An autopsy report shows they fired seven gunshots.

Attorneys for Lyles' family argue that officers were negligent in their duty, and should have used de-escalation strategies and other non-lethal means.

“Would this have happened on Mercer Island?” said Edward Moore, an attorney for Lyles' family. “I doubt it. But in this instance — in Section 8 housing — these officers had not much of a plan, didn’t follow the plan that they had, didn’t follow policy, didn’t follow training.”

Plaintiffs argue that when officers saw what they assumed to be the flash of a knife, they could have safely left the apartment, but instead drew their guns.

Seattle police officers are required to carry tasers, but they didn’t have one at the time of the shooting.

At the time of her death, Lyles was 30 years old and four months pregnant. She left behind four children, who were in the apartment at the time of the shooting and saw her die, according to her family.

Lyles had a history of mental illness and psychosis and police officers had come to her house before.

“It is indisputable that this has been a tragedy, and we are glad to have some level of closure for the parties,” said Dan Nolte, spokesperson for the Seattle City Attorney’s office. “We stand by the multiple layers of review of this event and are pleased that the officers will be dismissed from the lawsuit.”

The case was filed September 2017 and has moved through various levels of the court system since.

In 2019, a King County Superior Court dismissed the case on the grounds that Lyles was in the act of committing multiple felonies when she was killed. Lyles’ family appealed the decision and a trial had been set for February 2022 when the parties settled Monday evening.
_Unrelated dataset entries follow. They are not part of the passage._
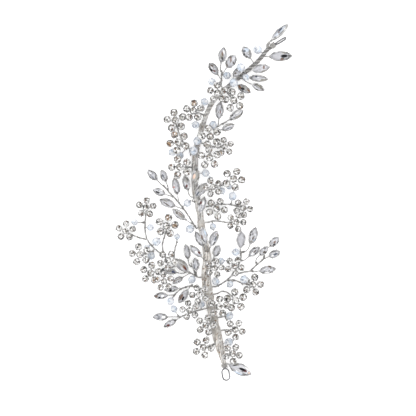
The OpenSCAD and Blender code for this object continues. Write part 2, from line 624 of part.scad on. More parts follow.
module flower_settings() {
    color("silver") for (i = [0:len(FLOWERS) - 1]) laid_flower(i) flower_setting(FLOWERS[i]);
}

module flower_stones() {
    color("ghostwhite") for (i = [0:len(FLOWERS) - 1])
        if (FLOWERS[i][SIZE] >= fine_share)
            laid_flower(i) at_petals(FLOWERS[i]) round_stone(FLOWERS[i][SIZE]);
}

// A bead, drilled along Z.
module bead(size) {
    r = size * bead_d / 2;
    bore_r = twig_d / 2 + bore_gap;
    rotate_extrude($fn = 32) difference() {
        circle(r, $fn = 48);
        translate([-r, -r]) square([r + bore_r, 2 * r]);
    }
}

module beads() {
    color("lightcyan") for (i = [0:len(BEADS) - 1])
        translate(middle(BEAD, i))
            rotate([0, 90, atan2(bead_bore(i).y, bead_bore(i).x)]) bead(BEADS[i][SIZE]);
}

// Ends of the stem: children are drawn with +X running out of the stem.
module at_stem_end(a, b) {
    out = plan(a) - plan(b);
    translate([a.x, a.y, a.z]) rotate([0, 0, atan2(out.y, out.x)]) children();
}
module at_foot() {
    at_stem_end(STEM_ROUTE[0], STEM_ROUTE[1]) children();
}
module at_top() {
    at_stem_end(STEM_ROUTE[len(STEM_ROUTE) - 1], STEM_ROUTE[len(STEM_ROUTE) - 2]) children();
}

module wire_bend(bend_r) {
    rotate_extrude(angle = 180, $fn = 48) translate([bend_r, 0]) circle(d = loop_wire_d, $fn = 24);
}

// A pin loop: an oval eye of round wire on a short neck.
module pin_loop(roll) {
    bend_r = (loop_inside_w + loop_wire_d) / 2;
    straight = loop_inside_l - loop_inside_w;
    near_x = neck_l + bend_r;
    color("silver") {
        translate([seat, 0, 0]) rotate([0, 90, 0]) cylinder(d = neck_d, h = neck_l, $fn = 24);
        rotate([roll, 0, 0]) {
            translate([near_x, 0, 0]) rotate(90) wire_bend(bend_r);
            translate([near_x + straight, 0, 0]) rotate(-90) wire_bend(bend_r);
            for (y = [-bend_r, bend_r])
                translate([near_x, y, 0])
                    rotate([0, 90, 0]) cylinder(d = loop_wire_d, h = straight, $fn = 24);
        }
    }
}

// The binding: a close coil over the stem's end and the neck.
module binding(end_r) {
    coil_r = max(end_r, neck_d / 2) + binding_gap + binding_d / 2;
    pitch = binding_d + seat;
    start = neck_l - binding_past - pitch * binding_turns;
    path = [
        for (k = [0:binding_turns * binding_steps])
            let (a = 360 * k / binding_steps)
            [start + pitch * k / binding_steps, coil_r * cos(a), coil_r * sin(a)],
    ];
    tube(path, [for (q = path) binding_d / 2], twig_sides);
}

module lower_pin_loop() {
    at_foot() pin_loop(0);
}

module upper_pin_loop() {
    at_top() pin_loop(upper_loop_roll);
}

module end_bindings() {
    color("silver") {
        at_foot() binding(STEM_ROUTE[0][3]);
        at_top() binding(STEM_ROUTE[len(STEM_ROUTE) - 1][3]);
    }
}

SPRAY_NODES = [
    for (k = [0:len(SPRAYS) - 1]) if (k == 0 || SPRAYS[k][0] != SPRAYS[k - 1][0]) SPRAYS[k][0],
];
STONE_NODES = [
    "small_leaf_stones",
    for (row = LEAVES) if (row[STONE] != "small_leaf_stones") row[STONE],
];

stem();
lower_pin_loop();
upper_pin_loop();
end_bindings();
leaf_settings();
flower_settings();
flower_stones();
beads();
for (name = SPRAY_NODES) spray(name);
for (name = STONE_NODES) leaf_stones(name);
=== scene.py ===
"""Looks of the bridal hair vine: stem strands, twisted side wires, leaves, flowers and beads."""

import logging
import math
import random
from dataclasses import dataclass, field
from enum import Enum

import bpy
import numpy as np
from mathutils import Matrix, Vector

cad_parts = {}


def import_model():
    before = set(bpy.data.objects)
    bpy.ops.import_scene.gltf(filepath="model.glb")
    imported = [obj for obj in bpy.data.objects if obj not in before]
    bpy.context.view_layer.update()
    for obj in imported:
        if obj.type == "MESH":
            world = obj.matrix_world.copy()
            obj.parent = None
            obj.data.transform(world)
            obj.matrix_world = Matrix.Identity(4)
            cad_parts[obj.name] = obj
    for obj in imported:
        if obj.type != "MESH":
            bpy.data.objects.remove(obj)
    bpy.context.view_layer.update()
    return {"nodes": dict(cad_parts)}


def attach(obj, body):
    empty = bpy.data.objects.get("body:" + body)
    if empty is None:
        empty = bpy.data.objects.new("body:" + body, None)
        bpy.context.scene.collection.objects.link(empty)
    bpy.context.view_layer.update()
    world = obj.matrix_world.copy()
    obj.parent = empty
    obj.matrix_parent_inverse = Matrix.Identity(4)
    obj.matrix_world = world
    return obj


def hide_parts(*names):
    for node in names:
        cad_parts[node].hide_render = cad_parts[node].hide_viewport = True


log = logging.getLogger("hair_vine")

MM = 0.001  # one millimetre in metres; every size below is in millimetres
Points = np.ndarray
Face = tuple[int, ...]
Colour = tuple[float, ...]
Stops = tuple[tuple[float, Colour], ...]
Socket = bpy.types.NodeSocket
Pieces = list[bpy.types.Object]
SAME_WAY = 0.9995  # the cosine above which two directions count as one
TINY = 1e-9  # the area in square millimetres below which a triangle is left out


# Places


@dataclass(frozen=True)
class Chart:
    """The layout chart: the photograph's own pixels, whose extent stands for the vine's size."""

    left: float = 116.0
    right: float = 293.0
    top: float = 23.5
    foot: float = 381.5
    vine_width: float = 98.0
    vine_length: float = 197.0

    def pixel(self) -> float:
        """Returns how many millimetres one pixel stands for."""
        return self.vine_width / (self.right - self.left)

    def place(self, u: float, v: float) -> Points:
        """Turns a reading of the chart into a point of the plan.

        Args:
            u: Pixels from the photograph's left edge.
            v: Pixels from its top edge.

        Returns:
            x and y in millimetres.
        """
        across = self.pixel()
        down = self.vine_length / (self.foot - self.top)
        return np.array(
            [(u - (self.left + self.right) / 2) * across, ((self.top + self.foot) / 2 - v) * down]
        )


CHART = Chart()


@dataclass(frozen=True)
class Place:
    """Where a piece lies: its origin and the three axes it is drawn along."""

    origin: Points
    along: Points
    side: Points
    up: Points

    def out(self, points: Points) -> Points:
        """Returns, in the vine's frame, points that are drawn along the piece's own axes."""
        return self.origin + points @ np.array([self.along, self.side, self.up])

    def at(self, x: float, y: float, z: float) -> "Place":
        """Returns a place with the same axes, its origin moved along them."""
        return Place(self.out(np.array([x, y, z])), self.along, self.side, self.up)

    def turned(self, angle: float) -> "Place":
        """Turns the place about its own upward axis.

        Args:
            angle: How far, in radians.

        Returns:
            The turned place.
        """
        c, s = math.cos(angle), math.sin(angle)
        along = c * self.along + s * self.side
        return Place(self.origin, along, np.cross(self.up, along), self.up)


def unit(v: Points) -> Points:
    """Returns a vector of length one with the same direction."""
    return v / np.linalg.norm(v)


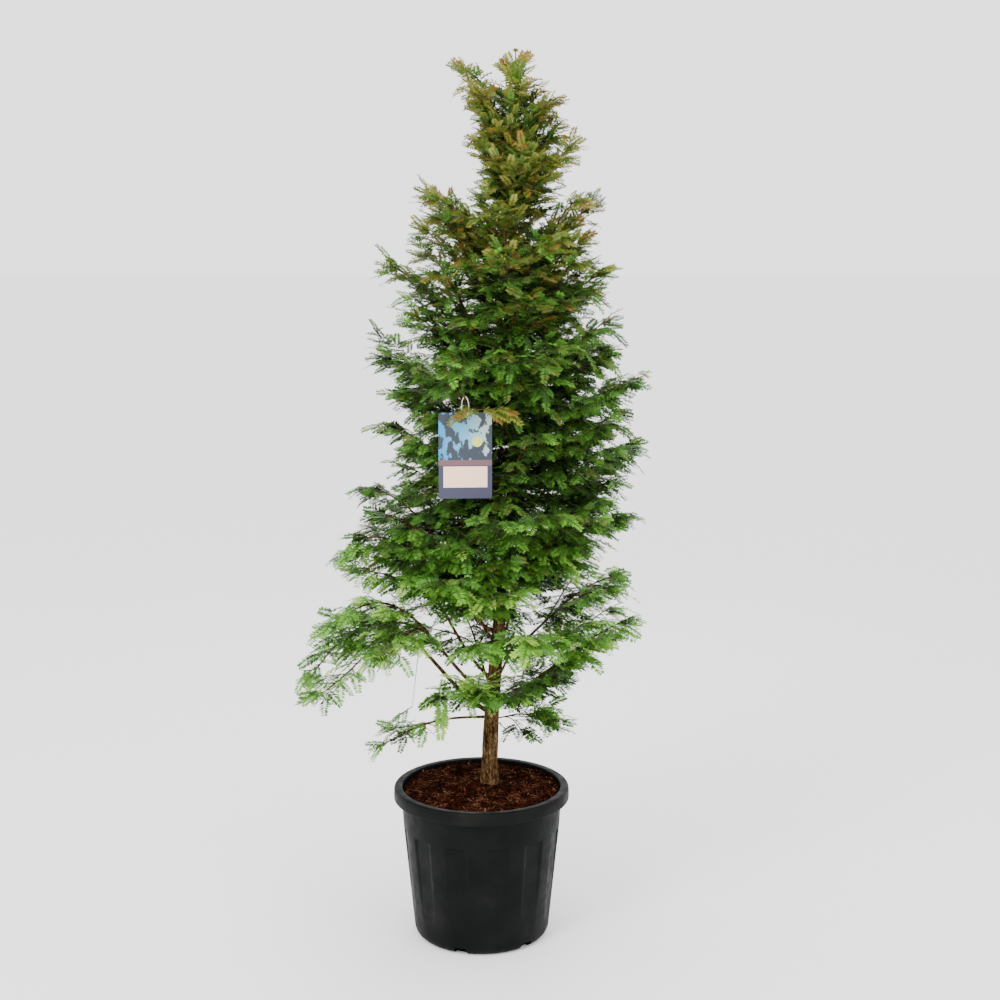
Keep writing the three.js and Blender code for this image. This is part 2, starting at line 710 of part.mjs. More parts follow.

When Lyles was killed, the public responded with vigils, protests, and outrage over police violence against Black women and people with mental illness.

At the time Lyles was killed, the Seattle Police Department was subject to a federal consent decree, an agreement between the city and Department of Justice following findings in 2012 of excessive force and biased policing by Seattle police officers.

Last summer, her name was one of many people shouted and painted in public spaces during demonstrations for racial justice.

“I just appreciate each and every person who was out there willing to put their lives or bodies, willing to be pepper sprayed, willing to fight for something bigger than themselves, willing to say my cousin’s name,” Lyle’s cousin Katrina Johnson said. “And we’re not done yet.”